Implications for the resilience of modern coastal systems derived from mesoscale barrier dynamics at Fire Island, New York

Understanding the response of coastal barriers to future changes in rates of sea level rise, sediment availability, and storm intensity/frequency is essential for coastal planning, including socioeconomic and ecological management. Identifying drivers of past changes in barrier morphology, as well as barrier sensitivity to these forces, is necessary to accomplish this. Using remote sensing, field, and laboratory analyses, we reconstruct the mesoscale (decades–centuries) evolution of central Fire Island, a portion of a 50 km barrier island fronting Long Island, New York, USA. We find that the configuration of the modern beach and foredune at Fire Island is radically different from the system's relict morphostratigraphy.
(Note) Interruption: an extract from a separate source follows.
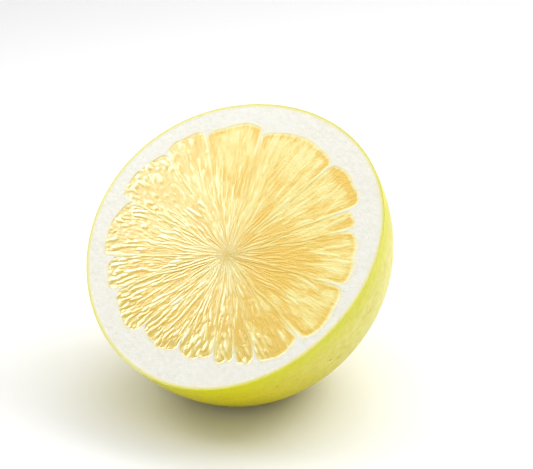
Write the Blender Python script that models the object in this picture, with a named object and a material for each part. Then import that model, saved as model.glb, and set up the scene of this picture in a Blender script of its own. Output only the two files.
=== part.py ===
"""Half of a pomelo, cut across, lying on its rind with the cut face leaning back.

The skin is a thin green shell. Inside it the white pith holds a core and a thin wall between
each two segments, and every segment's pulp is a body of its own, with its juice sacs standing
out of the cut face. The half rests on a small spot where the rind is pressed flat.

The pieces are made in the fruit's own frame, with the cut plane at z = 0 and the blossom end
below it. One empty then leans that frame back and sets it down round the origin, on z = 0.
"""

import math

import bmesh
import bpy
from mathutils import Matrix, Vector

# The body, in metres and degrees
CUT_RADIUS = 0.0760  # of the cut face, skin included
BODY_DEPTH = 0.0880  # from the cut plane to the blossom end
BODY_SQUARENESS = 2.3  # 2 is an ellipse, and more is fuller between the face and the end
THREE_SIDED = 0.0011  # how far the round outline bulges on its three faint sides
THREE_SIDED_AT = 35.0
END_DIMPLE_DEPTH = 0.0022
END_DIMPLE_RADIUS = 0.0100
BODY_SIDES = 48
BODY_RINGS = 28

# How it lies
LEAN = 43.7  # of the cut face, from level
PRESSED_FLAT = 0.0030  # height of rind taken up by the spot it rests on

# The layers
SKIN_THICKNESS = 0.0012
GAP = 0.0003  # between neighbouring pieces
WALL_THICKNESS = 0.0008  # of the membrane between two segments
CORE_AT = (0.0029, -0.0089)  # of the core in the cut face, from the face's centre
CORE_RADIUS = 0.0032
LEAST_TIP_WIDTH = 0.0010  # of a segment where it meets the core

# The segments: where each begins, in degrees round the core, and how far its pulp reaches out
SEGMENTS = (
    (24, 0.0635),
    (34, 0.0690),
    (58, 0.0695),
    (96, 0.0730),
    (121, 0.0750),
    (139, 0.0740),
    (164, 0.0680),
    (192, 0.0625),
    (210, 0.0590),
    (237, 0.0540),
    (263, 0.0530),
    (284, 0.0550),
    (296, 0.0575),
    (306, 0.0605),
    (328, 0.0635),
    (357, 0.0640),
)
SHOULDER_DROP = 0.0050  # from a segment's outermost point down to its two corners
SHOULDER_ROUNDNESS = 2.6
PULP_DEPTH = 0.0740
PULP_SQUARENESS = 2.2
PULP_RIM = 0.0030  # height of the pulp's upright outer wall under the cut face

FACE_ROWS = 12  # of the grid over a segment's cut face
WALL_ROWS = 6  # of the grid over its wall towards the rind

# The juice sacs that stand out of the cut face, each with its tip towards the core
SAC_WIDTH = 0.0050
SAC_LENGTH = 0.0250
SAC_LIFT = 0.0011  # of a sac's crest above the cut plane
SAC_SINK = 0.0006  # of the furrows between sacs, and of the edges, below it
SAC_FULLEST = 0.62  # share of the length, from the tip, at which a sac is highest
SAC_STAGGER = 0.45  # of a length, from one line of sacs to the next
SAC_FADE = 0.4  # share of the segment, from the core, over which the sacs rise to full height

SHARP_ANGLE = 40.0
CUTTER_CLEARANCE = 0.0060  # how far a cutter runs past what it cuts
FLOOR_CUTTER_SIDE = 0.3000

# Of each material: colour, roughness and metallic value
LOOKS = {
    "skin": ((0.62, 0.60, 0.06), 0.38, 0.0),
    "pith": ((0.90, 0.88, 0.78), 0.80, 0.0),
    "pulp": ((0.92, 0.70, 0.26), 0.22, 0.0),
}


def clear_scene():
    for old in list(bpy.data.objects):
        bpy.data.objects.remove(old)


def new_collection(name):
    collection = bpy.data.collections.new(name)
    bpy.context.scene.collection.children.link(collection)
    return collection


def new_material(name):
    colour, roughness, metallic = LOOKS[name]
    material = bpy.data.materials.new(name)
    material.use_nodes = True
    shader = material.node_tree.nodes["Principled BSDF"]
    shader.inputs["Base Color"].default_value = (*colour, 1.0)
    shader.inputs["Roughness"].default_value = roughness
    shader.inputs["Metallic"].default_value = metallic
    return material


def finished_mesh(name, shape):
    """The mesh of a closed shape, with its faces pointing out and smooth but for its edges."""
    bmesh.ops.recalc_face_normals(shape, faces=shape.faces)
    mesh = bpy.data.meshes.new(name)
    shape.to_mesh(mesh)
    shape.free()
    mesh.shade_smooth()
    mesh.set_sharp_from_angle(angle=math.radians(SHARP_ANGLE))
    return mesh


def new_object(name, mesh, collection, material=None):
    piece = bpy.data.objects.new(name, mesh)
    collection.objects.link(piece)
    if material:
        mesh.materials.append(material)
    return piece


def superellipse(share, exponent):
    """The height over a quarter of a superellipse, at a share from 0 to 1 of its half width."""
    return (1.0 - min(share, 1.0) ** exponent) ** (1.0 / exponent)


# The body


def body_point(direction, inset):
    """The point of the rind in a unit direction, a little inside it by the inset."""
    angle = math.atan2(direction.y, direction.x)
    radius = CUT_RADIUS - inset + THREE_SIDED * math.cos(3 * (angle - math.radians(THREE_SIDED_AT)))
    depth = BODY_DEPTH - inset
    if direction.z > -1e-4:
        around = Vector((math.cos(angle), math.sin(angle), 0.0)) * radius
        return around + Vector((0.0, 0.0, CUTTER_CLEARANCE * (direction.z > 1e-4)))
    latitude = math.asin(-direction.z)
    out = radius * math.cos(latitude) ** (2 / BODY_SQUARENESS)
    down = depth * math.sin(latitude) ** (2 / BODY_SQUARENESS)
    down -= END_DIMPLE_DEPTH * math.exp(-((out / END_DIMPLE_RADIUS) ** 2))
    return Vector((out * math.cos(angle), out * math.sin(angle), -down))


def body_mesh(name, inset):
    """A closed body that runs a little above the cut plane, from a sphere's lower half."""
    shape = bmesh.new()
    bmesh.ops.create_uvsphere(shape, u_segments=BODY_SIDES, v_segments=BODY_RINGS, radius=1.0)
    top_ring = math.sin(math.pi / BODY_RINGS) + 1e-4
    upper = [vertex for vertex in shape.verts if vertex.co.z > top_ring]
    bmesh.ops.delete(shape, geom=upper, context="VERTS")
    for vertex in shape.verts:
        vertex.co = body_point(vertex.co.normalized(), inset)
    rim = [edge for edge in shape.edges if edge.is_boundary]
    bmesh.ops.contextual_create(shape, geom=rim)
    return finished_mesh(name, shape)


def resting_place():
    """The matrix that leans the fruit back and sets its middle over the origin, pressed flat."""
    lean = Matrix.Rotation(math.radians(LEAN), 4, "X")
    places = [vertex.co for vertex in body_mesh("measured", 0.0).vertices]
    places = [lean @ place for place in places if place.z < CUTTER_CLEARANCE / 2]
    middle = [(min(place[axis] for place in places) + max(place[axis] for place in places)) / 2 for axis in (0, 1)]
    lowest = min(place.z for place in places)
    return Matrix.Translation((-middle[0], -middle[1], -lowest - PRESSED_FLAT)) @ lean


def box_cutter(name, size, centre, cutters):
    shape = bmesh.new()
    bmesh.ops.create_cube(shape, size=1.0, matrix=Matrix.Translation(centre) @ Matrix.Diagonal((*size, 1.0)))
    return as_cutter(new_object(name, finished_mesh(name, shape), cutters))


def as_cutter(piece):
    piece.hide_render = True
    piece.display_type = "WIRE"
    return piece


def cut(piece, cutter):
    modifier = piece.modifiers.new("cut by " + cutter.name, "BOOLEAN")
    modifier.operation = "DIFFERENCE"
    modifier.object = cutter


# A segment's pulp


def segment_shape(index, grow):
    """A function that gives the point at a share across the segment and a share out along it."""
    start, reach = SEGMENTS[index]
    end = SEGMENTS[(index + 1) % len(SEGMENTS)][0]
    span = math.radians((end - start) % 360)
    first = math.radians(start)
    inset = WALL_THICKNESS / 2 + GAP - grow
    full_inset = WALL_THICKNESS / 2 + GAP
    inner = max(CORE_RADIUS, (2 * full_inset + LEAST_TIP_WIDTH) / span) - grow

    def point(across, along):
        shoulder = superellipse(abs(2 * across - 1), SHOULDER_ROUNDNESS)
        outer = reach - SHOULDER_DROP * (1 - shoulder) + grow
        radius = inner + (outer - inner) * along
        aside = math.asin(min(1.0, inset / radius))
        angle = first + aside + (span - 2 * aside) * across
        return Vector((radius * math.cos(angle), radius * math.sin(angle), 0.0))

    return point


def follow_core(point):
    """The core runs from its place in the cut face to the middle of the blossom end."""
    share = 1.0 + point.z / BODY_DEPTH
    return point + Vector((CORE_AT[0] * share, CORE_AT[1] * share, 0.0))


def columns_of(index):
    """Two columns of the grid for each line of sacs across the segment's outer edge."""
    start, reach = SEGMENTS[index]
    end = SEGMENTS[(index + 1) % len(SEGMENTS)][0]
    width = reach * math.radians((end - start) % 360)
    return 2 * max(2, round(width / SAC_WIDTH))


def sac_height(index, column, row):
    """The relief of the cut face: a line of sacs on every second column of the grid."""
    if column % 2 == 0 or row in (0, FACE_ROWS):
        return -SAC_SINK
    along = row / FACE_ROWS
    lengths = along * SEGMENTS[index][1] / SAC_LENGTH + column // 2 * SAC_STAGGER
    fullness = math.sin(math.pi * (lengths % 1.0) ** (math.log(0.5) / math.log(SAC_FULLEST)))
    return -SAC_SINK + (SAC_LIFT + SAC_SINK) * fullness * min(1.0, along / SAC_FADE)


def add_grid(shape, columns, rows, place):
    """Faces over a grid of places, and its vertices, column by column."""
    grid = []
    for column in range(columns + 1):
        grid.append([shape.verts.new(follow_core(place(column, row))) for row in range(rows + 1)])
    for left, right in zip(grid, grid[1:]):
        for row in range(rows):
            shape.faces.new((left[row], left[row + 1], right[row + 1], right[row]))
    return grid


def pulp_mesh(name, index, grow, face_height):
    """A segment between its cut face and its wall towards the rind, closed round the sides."""
    columns = columns_of(index)
    point = segment_shape(index, grow)

    def on_face(column, row):
        return point(column / columns, row / FACE_ROWS) + Vector((0.0, 0.0, face_height(column, row)))

    def on_wall(column, row):
        along = math.sin(row / WALL_ROWS * math.pi / 2)
        drop = grow + PULP_RIM + (PULP_DEPTH - PULP_RIM) * superellipse(along, PULP_SQUARENESS)
        return point(column / columns, along) - Vector((0.0, 0.0, drop))

    shape = bmesh.new()
    face = add_grid(shape, columns, FACE_ROWS, on_face)
    wall = add_grid(shape, columns, WALL_ROWS, on_wall)
    for side in (0, columns):
        shape.faces.new((*face[side], *reversed(wall[side])))
    for end in (0, -1):
        for column in range(columns):
            upper = (face[column][end], face[column + 1][end])
            shape.faces.new((*upper, wall[column + 1][end], wall[column][end]))
    return finished_mesh(name, shape)


# The pieces


def make_skin(pieces, cutters, above_cut, stand):
    skin = new_object("skin", body_mesh("skin", 0.0), pieces, new_material("skin"))
    hollow = as_cutter(new_object("skin_hollow", body_mesh("skin_hollow", SKIN_THICKNESS), cutters))
    cut(hollow, floor_cutter("floor_in_skin", SKIN_THICKNESS, cutters, stand))
    cut(skin, floor_cutter("floor_under_skin", 0.0, cutters, stand))
    cut(skin, above_cut)
    cut(skin, hollow)


def make_pith(pieces, cutters, above_cut, stand):
    inset = SKIN_THICKNESS + GAP
    pith = new_object("pith", body_mesh("pith", inset), pieces, new_material("pith"))
    cut(pith, floor_cutter("floor_under_pith", inset, cutters, stand))
    cut(pith, above_cut)
    return pith


def floor_cutter(name, height, cutters, stand):
    """A block whose top is level and this high above the floor, placed in the fruit's frame."""
    side = FLOOR_CUTTER_SIDE
    centre = (0.0, 0.0, height - side / 2)
    cutter = box_cutter(name, (side, side, side), centre, cutters)
    cutter.matrix_local = stand.matrix_world.inverted()
    return cutter


def make_pulps(pieces, pith):
    material = new_material("pulp")
    rooms = new_collection("rooms for the pulp")
    for index in range(len(SEGMENTS)):
        number = f"{index + 1:02d}"
        mesh = pulp_mesh("pulp_" + number, index, 0.0, lambda column, row: sac_height(index, column, row))
        new_object("pulp_" + number, mesh, pieces, material)
        mesh = pulp_mesh("room_" + number, index, GAP, lambda column, row: CUTTER_CLEARANCE)
        as_cutter(new_object("room_" + number, mesh, rooms))
    modifier = pith.modifiers.new("rooms for the pulp", "BOOLEAN")
    modifier.operation = "DIFFERENCE"
    modifier.operand_type = "COLLECTION"
    modifier.collection = rooms


def main():
    clear_scene()
    pieces = new_collection("pomelo half")
    cutters = new_collection("cutters")
    stand = new_object("stand", None, pieces)
    stand.matrix_world = resting_place()
    side = 4 * CUT_RADIUS
    above_cut = box_cutter("above_cut", (side, side, side), (0.0, 0.0, side / 2), cutters)
    make_skin(pieces, cutters, above_cut, stand)
    pith = make_pith(pieces, cutters, above_cut, stand)
    make_pulps(pieces, pith)
    for piece in bpy.data.objects:
        if piece is not stand:
            piece.parent = stand


main()
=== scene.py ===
import math

import bmesh
import bpy
import numpy as np
from mathutils import Matrix, Vector


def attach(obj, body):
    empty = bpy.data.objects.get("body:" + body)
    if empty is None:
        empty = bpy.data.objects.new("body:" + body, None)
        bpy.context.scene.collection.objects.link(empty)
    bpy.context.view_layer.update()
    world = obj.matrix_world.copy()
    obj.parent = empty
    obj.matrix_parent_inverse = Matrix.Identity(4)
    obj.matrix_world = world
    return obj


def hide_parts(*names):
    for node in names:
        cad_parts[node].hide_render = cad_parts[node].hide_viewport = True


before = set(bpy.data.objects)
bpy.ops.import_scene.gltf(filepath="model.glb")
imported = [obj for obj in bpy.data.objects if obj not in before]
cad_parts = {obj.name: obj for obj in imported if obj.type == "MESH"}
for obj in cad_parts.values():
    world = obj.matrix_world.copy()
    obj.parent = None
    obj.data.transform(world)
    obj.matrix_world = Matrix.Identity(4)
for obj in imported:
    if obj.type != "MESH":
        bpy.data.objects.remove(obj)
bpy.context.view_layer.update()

# The half fruit, in metres and degrees. Its own frame has the cut plane at z = 0 and the blossom
# end below it, and leans back on the floor.
CUT_RADIUS = 0.0760  # of the cut face, skin included
BODY_DEPTH = 0.0880  # from the cut plane to the blossom end
BODY_SQUARENESS = 2.3  # 2 is an ellipse, and more is fuller between the face and the end
THREE_SIDED = 0.0011  # how far the outline bulges in three directions
THREE_SIDED_AT = 35.0  # direction of the first of them
END_DIMPLE_DEPTH = 0.0022
END_DIMPLE_RADIUS = 0.0100
LEAN = 43.7  # of the cut face, from level
FACE_CENTRE = Vector((0.000285, -0.014673, 0.083669))  # where its middle stands, over the floor
SKIN_THICKNESS = 0.0011
CORE_AT = (0.0029, -0.0089)  # of the core in the cut face, from the face's centre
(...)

Central Fire Island is comprised of at least three formerly inlet-divided rotational barriers with distinct subaerial beach and dune–ridge systems that were active prior to the mid-19th century. Varying morphologic states reflected in the relict barriers (e.g., progradational and transgressive) contrast with the modern barrier, which is dominated by a tall and nearly continuous foredune and is relatively static, except for erosion and drowning of its fringing marsh. We suggest that this state shift indicates a transition from a regime dominated by inlet-mediated gradients in alongshore sediment availability to one where human impacts exerted greater influence on island evolution from the late 19th century onward. The retention of some geomorphic capital in Fire Island's relict subaerial features combined with its static nature renders the barrier increasingly susceptible to narrowing and passive submergence. This may lead to an abrupt geomorphic state shift in the future, a veiled vulnerability that may also exist in other stabilized barriers.